SHORT TASK
Search the material and gather each line with "from" in it.

DATA
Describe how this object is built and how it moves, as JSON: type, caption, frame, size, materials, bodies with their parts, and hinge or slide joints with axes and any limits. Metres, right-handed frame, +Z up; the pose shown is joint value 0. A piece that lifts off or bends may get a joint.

---

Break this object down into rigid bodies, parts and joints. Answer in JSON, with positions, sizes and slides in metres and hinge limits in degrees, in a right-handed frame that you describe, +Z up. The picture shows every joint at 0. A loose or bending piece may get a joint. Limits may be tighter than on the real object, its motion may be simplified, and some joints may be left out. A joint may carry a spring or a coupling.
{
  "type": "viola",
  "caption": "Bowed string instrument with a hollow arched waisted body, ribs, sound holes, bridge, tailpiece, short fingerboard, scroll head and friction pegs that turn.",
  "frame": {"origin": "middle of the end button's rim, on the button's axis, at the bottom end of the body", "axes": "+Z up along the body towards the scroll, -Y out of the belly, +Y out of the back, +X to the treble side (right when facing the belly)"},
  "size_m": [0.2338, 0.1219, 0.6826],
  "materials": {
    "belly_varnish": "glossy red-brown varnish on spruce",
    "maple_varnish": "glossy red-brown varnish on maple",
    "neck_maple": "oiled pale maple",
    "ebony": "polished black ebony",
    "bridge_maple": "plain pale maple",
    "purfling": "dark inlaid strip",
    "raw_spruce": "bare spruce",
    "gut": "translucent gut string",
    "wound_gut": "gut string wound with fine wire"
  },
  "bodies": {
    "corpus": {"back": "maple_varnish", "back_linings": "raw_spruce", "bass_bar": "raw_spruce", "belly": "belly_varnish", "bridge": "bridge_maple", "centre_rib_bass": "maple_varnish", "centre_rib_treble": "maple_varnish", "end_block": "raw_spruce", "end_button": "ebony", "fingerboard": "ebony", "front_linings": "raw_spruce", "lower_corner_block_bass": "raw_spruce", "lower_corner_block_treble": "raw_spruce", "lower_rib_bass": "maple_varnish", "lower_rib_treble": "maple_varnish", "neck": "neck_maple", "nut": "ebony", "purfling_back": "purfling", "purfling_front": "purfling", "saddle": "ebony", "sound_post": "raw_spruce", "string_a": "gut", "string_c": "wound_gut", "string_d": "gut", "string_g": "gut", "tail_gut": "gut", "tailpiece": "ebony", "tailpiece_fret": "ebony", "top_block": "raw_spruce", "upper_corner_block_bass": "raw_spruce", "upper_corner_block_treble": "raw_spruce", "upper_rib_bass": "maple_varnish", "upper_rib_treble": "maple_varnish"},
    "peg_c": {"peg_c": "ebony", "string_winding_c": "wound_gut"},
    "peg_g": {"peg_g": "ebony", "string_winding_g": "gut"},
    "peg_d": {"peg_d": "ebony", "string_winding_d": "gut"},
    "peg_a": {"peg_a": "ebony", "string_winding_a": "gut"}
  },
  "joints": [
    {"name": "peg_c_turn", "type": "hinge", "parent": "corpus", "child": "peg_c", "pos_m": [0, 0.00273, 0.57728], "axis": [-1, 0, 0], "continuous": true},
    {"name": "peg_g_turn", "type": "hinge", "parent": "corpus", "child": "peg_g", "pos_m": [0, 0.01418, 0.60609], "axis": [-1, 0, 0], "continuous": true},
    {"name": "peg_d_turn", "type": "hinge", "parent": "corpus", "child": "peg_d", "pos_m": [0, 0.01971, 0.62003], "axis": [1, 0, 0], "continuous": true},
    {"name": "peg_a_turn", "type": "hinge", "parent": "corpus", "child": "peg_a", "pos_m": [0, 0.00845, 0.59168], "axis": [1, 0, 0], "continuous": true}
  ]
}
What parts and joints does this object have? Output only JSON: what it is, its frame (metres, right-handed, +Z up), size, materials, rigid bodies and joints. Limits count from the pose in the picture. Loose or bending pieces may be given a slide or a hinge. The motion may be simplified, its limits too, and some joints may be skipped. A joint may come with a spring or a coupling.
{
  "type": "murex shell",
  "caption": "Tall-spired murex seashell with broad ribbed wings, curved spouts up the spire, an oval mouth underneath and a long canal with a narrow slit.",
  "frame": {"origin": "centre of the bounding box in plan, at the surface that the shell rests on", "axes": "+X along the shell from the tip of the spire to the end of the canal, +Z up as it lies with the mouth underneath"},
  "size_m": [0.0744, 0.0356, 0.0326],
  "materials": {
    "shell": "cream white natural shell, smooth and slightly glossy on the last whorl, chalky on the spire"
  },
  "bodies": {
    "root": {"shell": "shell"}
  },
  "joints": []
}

* * *

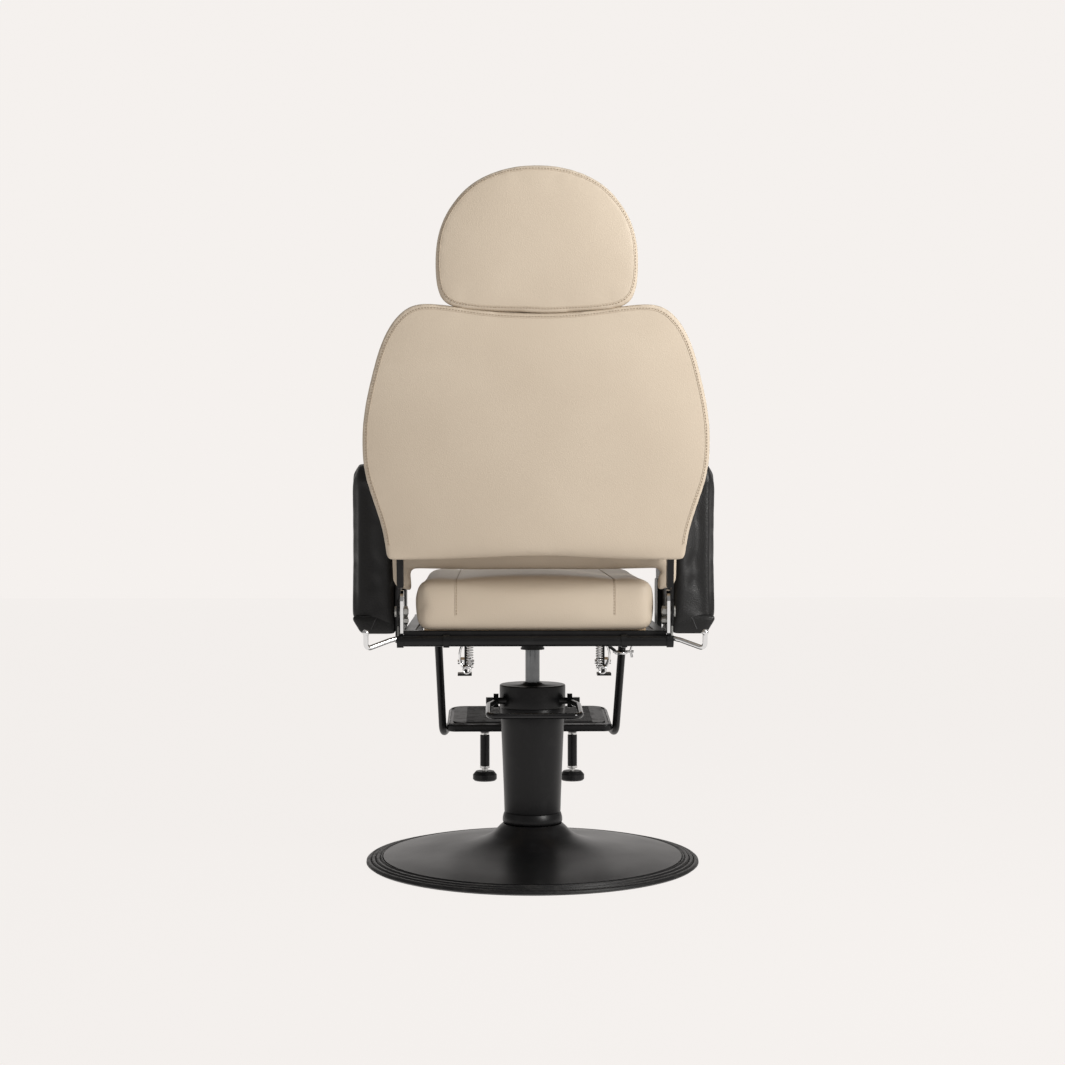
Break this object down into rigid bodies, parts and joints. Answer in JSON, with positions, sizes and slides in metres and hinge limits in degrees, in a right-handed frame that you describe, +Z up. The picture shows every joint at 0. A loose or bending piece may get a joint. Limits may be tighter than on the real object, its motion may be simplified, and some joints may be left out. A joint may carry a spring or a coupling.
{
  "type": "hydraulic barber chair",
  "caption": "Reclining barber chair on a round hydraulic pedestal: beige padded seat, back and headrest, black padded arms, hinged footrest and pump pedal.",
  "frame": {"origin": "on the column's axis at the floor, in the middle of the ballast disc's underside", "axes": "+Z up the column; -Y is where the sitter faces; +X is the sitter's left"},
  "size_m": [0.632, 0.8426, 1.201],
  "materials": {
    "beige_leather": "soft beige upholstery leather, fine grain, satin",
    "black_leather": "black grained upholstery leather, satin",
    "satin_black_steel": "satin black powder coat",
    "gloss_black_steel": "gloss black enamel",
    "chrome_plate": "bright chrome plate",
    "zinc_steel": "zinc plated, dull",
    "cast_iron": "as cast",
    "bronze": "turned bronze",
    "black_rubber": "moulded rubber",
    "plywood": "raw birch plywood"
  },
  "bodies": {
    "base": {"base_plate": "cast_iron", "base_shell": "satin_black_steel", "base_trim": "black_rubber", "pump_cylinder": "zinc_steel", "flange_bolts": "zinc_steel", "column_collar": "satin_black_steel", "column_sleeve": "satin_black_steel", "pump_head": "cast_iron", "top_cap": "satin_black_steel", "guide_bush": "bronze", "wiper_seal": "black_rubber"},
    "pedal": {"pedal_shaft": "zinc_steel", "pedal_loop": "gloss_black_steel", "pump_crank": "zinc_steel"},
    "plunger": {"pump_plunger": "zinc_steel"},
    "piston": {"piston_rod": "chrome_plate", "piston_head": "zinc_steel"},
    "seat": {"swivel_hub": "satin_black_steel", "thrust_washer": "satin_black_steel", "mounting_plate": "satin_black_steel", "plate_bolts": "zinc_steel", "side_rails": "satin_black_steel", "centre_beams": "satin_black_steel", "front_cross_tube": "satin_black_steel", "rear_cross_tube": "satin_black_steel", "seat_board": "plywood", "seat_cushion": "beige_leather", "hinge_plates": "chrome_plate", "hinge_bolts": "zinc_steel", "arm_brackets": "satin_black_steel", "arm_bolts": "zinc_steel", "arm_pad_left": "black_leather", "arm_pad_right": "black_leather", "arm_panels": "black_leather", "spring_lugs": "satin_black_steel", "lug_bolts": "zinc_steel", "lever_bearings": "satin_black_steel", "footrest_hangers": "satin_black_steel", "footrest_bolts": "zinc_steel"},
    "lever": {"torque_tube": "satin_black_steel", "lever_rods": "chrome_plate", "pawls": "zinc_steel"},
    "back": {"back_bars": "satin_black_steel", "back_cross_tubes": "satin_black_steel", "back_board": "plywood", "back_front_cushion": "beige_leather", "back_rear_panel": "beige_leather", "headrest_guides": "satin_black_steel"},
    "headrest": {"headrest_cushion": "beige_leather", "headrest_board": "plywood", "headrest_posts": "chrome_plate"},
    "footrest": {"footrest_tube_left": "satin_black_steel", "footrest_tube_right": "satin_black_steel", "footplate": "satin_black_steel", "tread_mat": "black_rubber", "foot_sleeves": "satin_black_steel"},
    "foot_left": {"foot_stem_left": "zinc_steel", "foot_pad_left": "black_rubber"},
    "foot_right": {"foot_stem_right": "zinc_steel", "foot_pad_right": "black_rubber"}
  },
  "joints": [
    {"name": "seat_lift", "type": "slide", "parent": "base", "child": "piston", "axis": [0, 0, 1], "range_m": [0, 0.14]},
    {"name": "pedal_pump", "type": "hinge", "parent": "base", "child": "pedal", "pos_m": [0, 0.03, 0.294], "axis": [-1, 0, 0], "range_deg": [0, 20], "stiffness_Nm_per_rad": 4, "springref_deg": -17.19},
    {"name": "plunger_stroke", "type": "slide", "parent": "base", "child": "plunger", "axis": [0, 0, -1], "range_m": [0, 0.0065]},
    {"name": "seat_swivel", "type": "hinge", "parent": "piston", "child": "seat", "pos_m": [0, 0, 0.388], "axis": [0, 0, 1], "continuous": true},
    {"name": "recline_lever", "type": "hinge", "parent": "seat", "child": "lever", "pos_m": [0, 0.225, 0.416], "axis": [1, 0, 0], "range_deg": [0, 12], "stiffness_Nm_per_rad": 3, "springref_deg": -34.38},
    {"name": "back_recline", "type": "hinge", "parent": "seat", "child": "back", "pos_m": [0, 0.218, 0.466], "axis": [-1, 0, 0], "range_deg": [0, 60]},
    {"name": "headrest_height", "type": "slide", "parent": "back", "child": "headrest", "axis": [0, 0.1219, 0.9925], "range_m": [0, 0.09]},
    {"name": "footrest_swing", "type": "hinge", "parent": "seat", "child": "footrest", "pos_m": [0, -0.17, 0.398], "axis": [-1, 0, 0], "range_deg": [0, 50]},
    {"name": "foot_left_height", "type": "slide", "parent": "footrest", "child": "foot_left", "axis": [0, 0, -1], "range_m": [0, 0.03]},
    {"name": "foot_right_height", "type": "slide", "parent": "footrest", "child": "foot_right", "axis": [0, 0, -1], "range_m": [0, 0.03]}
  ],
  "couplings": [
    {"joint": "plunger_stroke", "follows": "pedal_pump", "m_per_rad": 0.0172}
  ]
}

RESULT BELOW
What parts and joints does this object have? Output only JSON: what it is, its frame (metres, right-handed, +Z up), size, materials, rigid bodies and joints. Limits count from the pose in the picture. Loose or bending pieces may be given a slide or a hinge. The motion may be simplified, its limits too, and some joints may be skipped. A joint may come with a spring or a coupling.
  "frame": {"origin": "centre of the bounding box in plan, at the surface that the shell rests on", "axes": "+X along the shell from the tip of the spire to the end of the canal, +Z up as it lies with the mouth underneath"},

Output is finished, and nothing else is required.